How to Use an Amazon Fee Calculator for 2022 With More Precision
An Amazon fee calculator for 2022 is more than a convenience tool. It is one of the most practical ways to protect margin before you source, launch, replenish, or discount inventory. In 2022, sellers faced a more demanding environment than in prior years because fulfillment rates, storage pressure, supply chain costs, and advertising competition all influenced profitability. Even a product with strong sales velocity could become unattractive if its referral fee percentage, FBA size tier, and monthly storage footprint pushed the net margin too low.
This page is built to help you model those decisions quickly. The calculator above estimates several core cost components sellers commonly evaluate in a 2022 scenario: referral fee, FBA fulfillment charge, storage cost, any media closing fee, total Amazon fees, and resulting profit. The guide below explains how each figure matters, why 2022 was a particularly important year for tighter fee planning, and how experienced operators translate these outputs into smarter listing and sourcing choices.

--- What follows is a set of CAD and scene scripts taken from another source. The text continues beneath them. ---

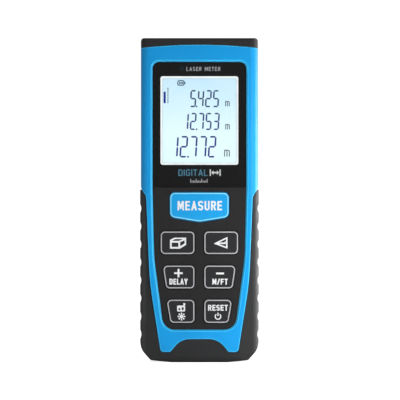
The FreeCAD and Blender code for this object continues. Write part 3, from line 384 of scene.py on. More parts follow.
def spread(tree, value, low, high, start=0.3, end=0.7):
    """The value between start and end, spread from low to high and kept there."""
    node = tree.nodes.new("ShaderNodeMapRange")
    node.inputs["From Min"].default_value = start
    node.inputs["From Max"].default_value = end
    node.inputs["To Min"].default_value = low
    node.inputs["To Max"].default_value = high
    tree.links.new(value, node.inputs["Value"])
    return node.outputs["Result"]


def mixed(tree, share, first, second):
    """A colour that goes from first to second; each is a colour or another node's colour."""
    node = tree.nodes.new("ShaderNodeMix")
    node.data_type = "RGBA"
    sockets = [socket for socket in node.inputs if socket.type == "RGBA"]
    tree.links.new(share, node.inputs["Factor"])
    for socket, colour in zip(sockets, (first, second)):
        if isinstance(colour, bpy.types.NodeSocket):
            tree.links.new(colour, socket)
        else:
            socket.default_value = (*colour, 1)
    return [socket for socket in node.outputs if socket.type == "RGBA"][0]


def math_node(tree, operation, first, second):
    node = tree.nodes.new("ShaderNodeMath")
    node.operation = operation
    for socket, value in zip(node.inputs, (first, second)):
        if isinstance(value, bpy.types.NodeSocket):
            tree.links.new(value, socket)
        else:
            socket.default_value = value
    return node.outputs["Value"]


def add_bump(tree, shader, height, depth):
    """Bump of the given depth in millimetres."""
    node = tree.nodes.new("ShaderNodeBump")
    node.inputs["Distance"].default_value = depth * MM
    tree.links.new(height, node.inputs["Height"])
    tree.links.new(node.outputs["Normal"], shader.inputs["Normal"])


def along(tree, axis):
    """The place along an axis, in metres."""
    coordinates = tree.nodes.new("ShaderNodeTexCoord")
    parts = tree.nodes.new("ShaderNodeSeparateXYZ")
    tree.links.new(coordinates.outputs["Object"], parts.inputs["Vector"])
    return parts.outputs[axis]


def edge_highlight_mask(tree):
    """Where the painted highlight on sharp edges goes: 0 on the surface's flat parts and 1 on the edge."""
    rounded = tree.nodes.new("ShaderNodeBevel")
    rounded.samples = EDGE_SAMPLES
    rounded.inputs["Radius"].default_value = EDGE_REACH * MM
    geometry = tree.nodes.new("ShaderNodeNewGeometry")
    likeness = tree.nodes.new("ShaderNodeVectorMath")
    likeness.operation = "DOT_PRODUCT"
    tree.links.new(rounded.outputs["Normal"], likeness.inputs[0])
    tree.links.new(geometry.outputs["True Normal"], likeness.inputs[1])
    return spread(tree, likeness.outputs["Value"], 1, 0, EDGE_TURN, FLAT_TURN)


def darker(colour, share):
    return tuple(part * share for part in colour)


# Materials


def moulded(name, colour, roughness, grain, depth, specular, scuffs, edges):
    """Moulded plastic or rubber: eroded grain, cloudy colour and gloss, faint rubbed streaks, and a painted
    edge highlight if given.
    """
    material, tree, shader = new_material(name)
    clouds = noise(tree, CLOUD_SIZE, 3.0)
    streaks = noise(tree, STREAK_SIZE, 4.0, STREAK_STRETCH)
    worn = spread(tree, streaks, 0.0, 1.0, 0.62, 0.74)
    base = mixed(tree, spread(tree, clouds, 0, 1), darker(colour, CLOUD_SHADE), colour)
    lifted = tuple(part + scuffs for part in colour)
    scuffed_and_highlit = mixed(tree, math_node(tree, "MULTIPLY", worn, SCUFF_COVER), base, lifted)
    # Painted highlight: sharp edges get a lighter colour that stands in for the light catching them
    if edges:
        scuffed_and_highlit = mixed(tree, edge_highlight_mask(tree), scuffed_and_highlit, edges)
    tree.links.new(scuffed_and_highlit, shader.inputs["Base Color"])
    gloss = spread(tree, noise(tree, GLOSS_PATCH, 3.0), roughness - GLOSS_RANGE, roughness + GLOSS_RANGE)
    rubbed = math_node(tree, "MULTIPLY", worn, SCUFF_POLISH)
    tree.links.new(math_node(tree, "ADD", gloss, rubbed), shader.inputs["Roughness"])
    add_bump(tree, shader, noise(tree, grain, 3.0), depth)
    shader.inputs["Specular IOR Level"].default_value = specular
    return material


def printed(name, colour, roughness, tooth):
    """Screen-printed ink: slightly uneven cover with a fine tooth."""
    material, tree, shader = new_material(name)
    cover = spread(tree, noise(tree, 0.6, 2.0), 0, 1)
    tree.links.new(mixed(tree, cover, darker(colour, INK_SHADE), colour), shader.inputs["Base Color"])
    dull = roughness * (1 + INK_GLOSS_RANGE)
    glossy = roughness * (1 - INK_GLOSS_RANGE)
    tree.links.new(spread(tree, noise(tree, 0.25), glossy, dull), shader.inputs["Roughness"])
    add_bump(tree, shader, noise(tree, 0.12), tooth)
    return material


def metal(name, colour, roughness, brushed, grain):
    """Metal with fine drawn or cast grain and a few duller spots."""
    material, tree, shader = new_material(name)
    shader.inputs["Metallic"].default_value = 1.0
    spots = spread(tree, noise(tree, METAL_SPOT, 4.0), 0, 1)
    tree.links.new(mixed(tree, spots, darker(colour, METAL_SHADE), colour), shader.inputs["Base Color"])
    lines = noise(tree, grain, 4.0, brushed)
    tree.links.new(spread(tree, lines, roughness - 0.08, roughness + 0.12), shader.inputs["Roughness"])
    add_bump(tree, shader, lines, METAL_GRAIN_DEPTH)
    return material


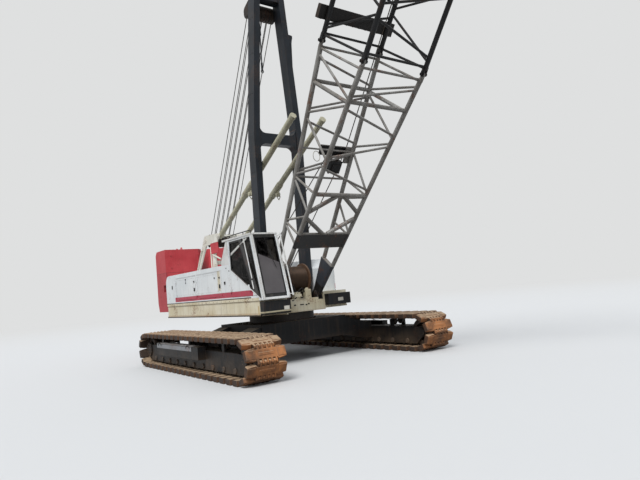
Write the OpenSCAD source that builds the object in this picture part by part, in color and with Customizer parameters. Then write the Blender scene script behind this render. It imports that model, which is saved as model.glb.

What the calculator is measuring
At a practical level, every Amazon product decision comes down to one question: after all required costs, is there enough net profit left to justify the risk? The calculator answers that question by combining marketplace fees with your own unit economics. Here is the logic behind the tool:
- Selling price: the amount the customer pays for the item.
- Referral fee: a percentage of the selling price based on category.
- Fulfillment fee: a per-unit charge applied when using FBA.
- Storage fee: a monthly cost estimated from cubic feet occupied.
- Closing fee: a flat fee that can apply to some media categories.
- Product cost and inbound shipping: your cost basis outside of Amazon fees.
- Net profit: what remains after subtracting all costs from revenue.
While no simplified tool can replicate every line item from a full seller statement, a strong 2022 Amazon fee calculator gives you a reliable screening model. That is exactly how sophisticated sellers use it. They do not wait until inventory arrives to discover economics. They test assumptions before committing cash.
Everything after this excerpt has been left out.